Goal :: Quote the listing below word for word, stopping after the line that contains "through the eye.".

* * * * * * * * *

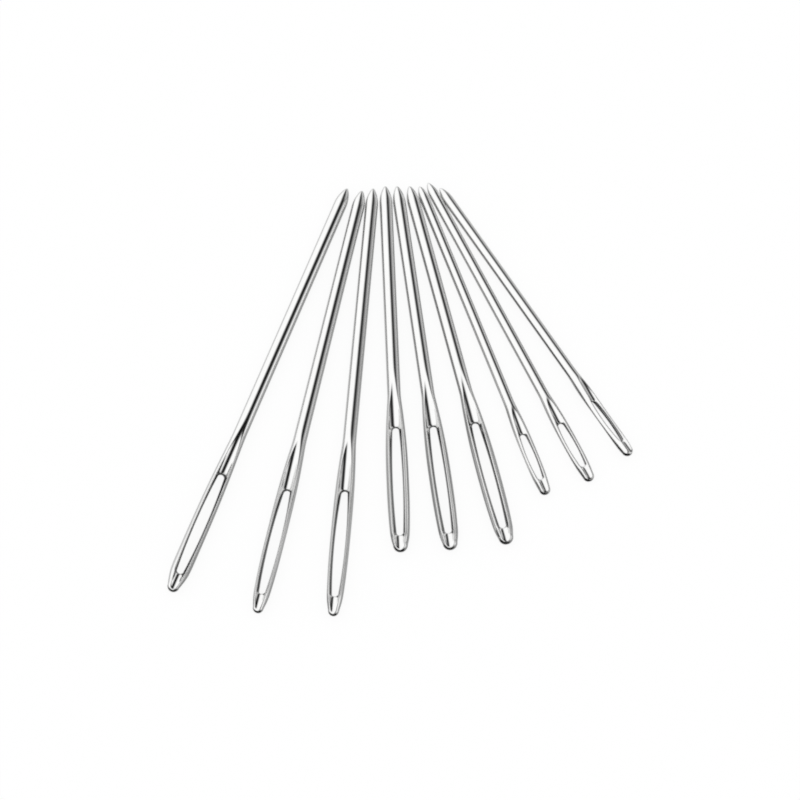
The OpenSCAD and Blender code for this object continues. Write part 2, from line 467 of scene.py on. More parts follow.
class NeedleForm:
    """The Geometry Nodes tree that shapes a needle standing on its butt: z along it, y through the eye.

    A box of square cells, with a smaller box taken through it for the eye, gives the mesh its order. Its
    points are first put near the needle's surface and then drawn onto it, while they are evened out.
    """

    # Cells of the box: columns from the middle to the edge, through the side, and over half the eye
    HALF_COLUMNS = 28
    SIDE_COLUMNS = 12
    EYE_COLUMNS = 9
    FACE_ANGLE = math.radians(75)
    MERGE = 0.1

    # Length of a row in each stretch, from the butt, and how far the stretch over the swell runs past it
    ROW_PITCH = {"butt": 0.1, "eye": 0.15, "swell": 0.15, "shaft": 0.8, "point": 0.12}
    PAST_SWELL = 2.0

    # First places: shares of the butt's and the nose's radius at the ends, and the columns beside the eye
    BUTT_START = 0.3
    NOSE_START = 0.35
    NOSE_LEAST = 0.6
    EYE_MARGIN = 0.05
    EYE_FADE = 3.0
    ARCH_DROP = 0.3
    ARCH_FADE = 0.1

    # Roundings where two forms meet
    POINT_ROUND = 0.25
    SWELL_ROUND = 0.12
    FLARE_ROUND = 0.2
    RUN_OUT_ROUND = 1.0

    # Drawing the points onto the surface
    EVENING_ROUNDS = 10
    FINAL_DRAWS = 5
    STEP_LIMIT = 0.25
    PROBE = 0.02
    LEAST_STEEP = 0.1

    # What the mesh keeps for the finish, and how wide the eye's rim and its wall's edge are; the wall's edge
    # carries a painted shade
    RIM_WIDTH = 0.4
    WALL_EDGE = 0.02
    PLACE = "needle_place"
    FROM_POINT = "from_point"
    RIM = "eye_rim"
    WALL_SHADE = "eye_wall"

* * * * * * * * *

Output of the exercise ::
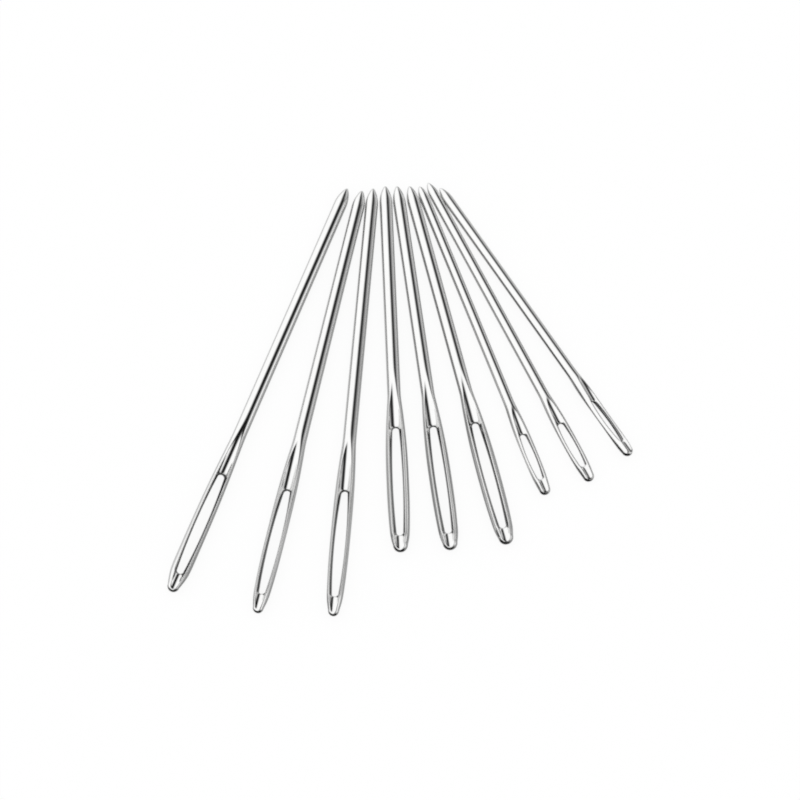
The OpenSCAD and Blender code for this object continues. Write part 2, from line 467 of scene.py on. More parts follow.
class NeedleForm:
    """The Geometry Nodes tree that shapes a needle standing on its butt: z along it, y through the eye.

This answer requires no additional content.